What does ‘ever more fully’ mean (“mutual relations in which two things articulate each other ever more fully”), if there was no potential or reserve? Harman’s mistake in interpreteting Deleuze’s conception of Bergson is that Harman is letting his Heideggerian side take over. Potential does not belong to an ‘object’, but more to what Harman is interpreting in Latour’s work as relations. Why ‘objects’? Not many objects articulate other objects. A rock does not articulate another thousand rocks (‘allies’) more fully to form a landslide. A rock forms a relation with another rock merely as a mass and a number of forces, humans and other animals witnessing a landslide articulate themselves and the other ‘bodies’ within the ‘landslide event’, but only humans will form relations with the landslide as what we call a landslide. Animals are different again. The landslide is not an ‘object’; it is repeatedly actualised in different ways as different ‘landslides’. An event and can be ‘more fully’ articulated relative to another differential repetition of the event, but I am not sure how an ‘object’ can be more fully articulated.

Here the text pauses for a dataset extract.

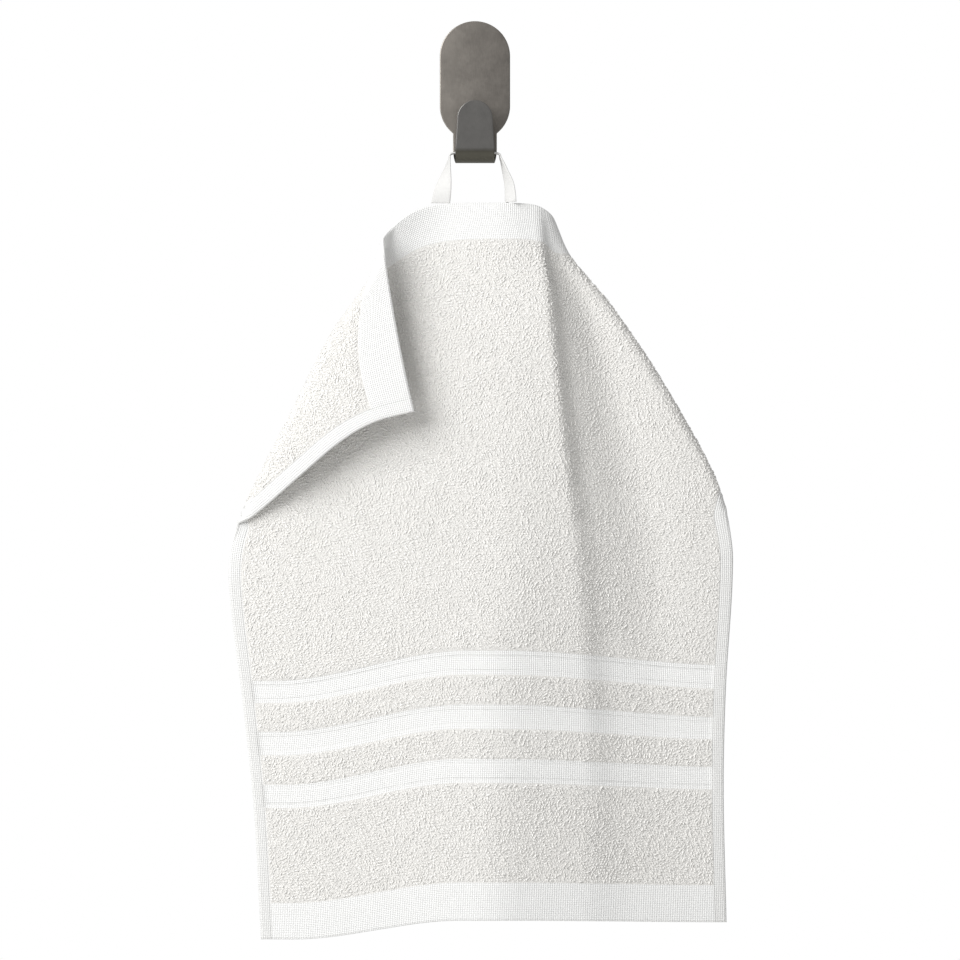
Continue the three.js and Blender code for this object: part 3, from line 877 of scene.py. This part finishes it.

“It resembles the classic critique of intermediate points: the race staged by Zeno between Achilles and the tortoise. To reach one mediator we need another between them, but must first reach an additional mediator midway between those, and so forth. The same problem has often been raised concerning the theory of time as constructed out of instants, a doctrine I have ascribed to Latour as well. Such points are well taken. But they are merely problems to be solved, not outright refutations of the occasionalist stance. Note that the alternative theory of a primal whole of objects and primal flux of time is plagued with difficulties no less severe, since it cannot explain clearly how these wholes are segmented into distinct zones. The quantized world of occasionalism does have difficulty explaining leaps, but the continuum model of holistic flux or pulsations of intensity has problems explaining why the world is not a single molten whole, devoid of regions.” (Harman 145)

Well, string theory suggests it is all one flux! The simple answer to how a spatialised time emerges from the flux is that observers experience/engage with the world according to their capacities for experience/engagement. (Maybe ‘spatialised time’ is not sufficient for what I am trying to describe, perhaps ‘ordered time’ is better? This moment before that one and after that one, etc. The moments only make sense within a given event, as the ordering of time is produced as a function of the event.) Hence my first comment to Levi’s Flat Ontology post regarding affects. For example, and the only example I can provide, a spatialised time is an effect of the human perceptual capacity (+ tools and imagination) to arrest and backform time-space and therefore causality from the infinite flux. The cosmos is a single event at the same time it is an infinite mulitplicity of events. We have a perception of before and after (and causality) because our perceptual capacities allow us to delineate events around us. Hence cinematic illusions of movement from a series of still images, the rate of cinematic projection exceeds the human capacity for perceiving distinct moments. Other entities are capable of ‘folding’ the cosmos in different ways, ie representing it with the full capacities of their bodies (body-senses-nervous system-brain or whatever for humans, different for every entitity capable of folding the world). Cinema for bugs and dogs? A dog or a bug would have a different ‘cinema effect’ compared to humans, for example. For plants relying on the sun there are moments of sun and no moments, different seasons and so on, they each have their own temporality depending on the capacity for the plant-body to affect and be affected. Anything else is infusing a human-ordered temporality into the ontological conditions of the plant. Part of the becoming-plant of the gardener is to learn to appreciate and eventually assume the temporal rhythms of the plant to help it grow.

Latour’s philosophical practice, just like Foucault’s as Latour himself notes in Reassembling the Social, is excellent at tracing these emergent causalities along actor-networks, something seems lost when the focus is shifted to the objecthood of objects, so an event is reduced to be a condition of the object (when a thing is thinging) at the expense of events that cannot very easily be reduced to objects.